Here, Plaintiffs have alleged that the statement as to termination was false, and “that the defendant either knew it to be false, or believing it to be true, lacked reasonable grounds for such belief, or acted negligently in failing to ascertain the facts on which the [statement of termination] was based.” See The Gazette at 15. The allegations that Defendants knew of the correct procedure for termination, ignored it, and then abruptly announced to Plaintiffs’ subagents of the immediate termination provide support for such a finding sufficient to survive demurrer. Thus, Plaintiffs have alleged malice sufficiently to support a verdict for presumed damages.
The question of substantial danger to reputation arises if Plaintiffs only prove that Defendants acted negligently instead of with malice. See id. If [150]*150defendants are found to have acted negligently, Plaintiff would only be entitled to actual or compensatory damages. See Shenandoah Publishing House, Inc. v. Gunter, 245 Va. 320, 324 (1993). Without further explanation or evidence on the topic, the court must find all reasonable inferences in favor of the pleading. See CaterCorp, 246 Va. 22 (1993).
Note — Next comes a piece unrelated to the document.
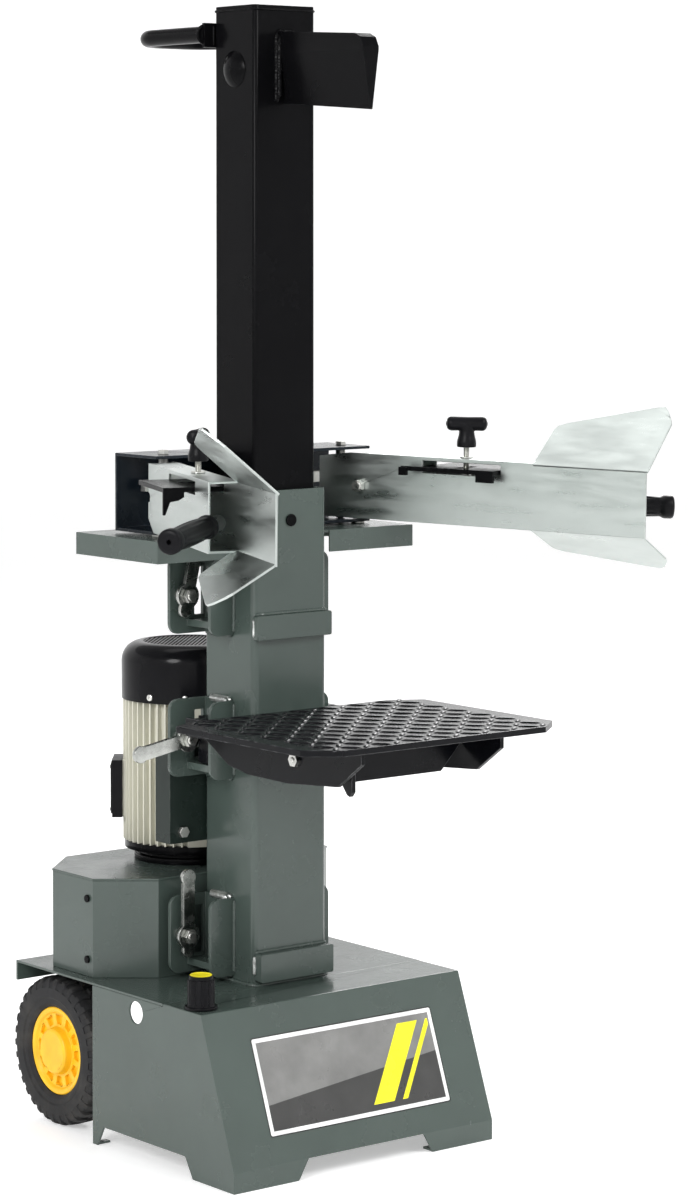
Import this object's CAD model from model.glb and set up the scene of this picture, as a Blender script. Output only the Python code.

The court cannot find that a reasonable author in Defendants’ position would not ascertain a substantial danger to Plaintiffs’ commercial reputation because the court is not equipped to discern what effect such an announcement by Defendants might have upon Plaintiffs in the insurance field. The court finds that the allegation is sufficient to raise the issue of whether Defendants reasonably could ascertain a substantial danger to Plaintiffs’ reputation. Therefore, the demurrer to the final count entitled Slander is overruled.
It is, therefore, ordered that Defendants Target, Inc.’s, and Brett E. Fields’ Demurrer to the Amended Motion for Judgment is sustained as to Count HI for Tortious Interference with Contract and Count IV for Slander of Title, and is overruled as to the remaining counts. As amendment has already been granted, further amendment is denied.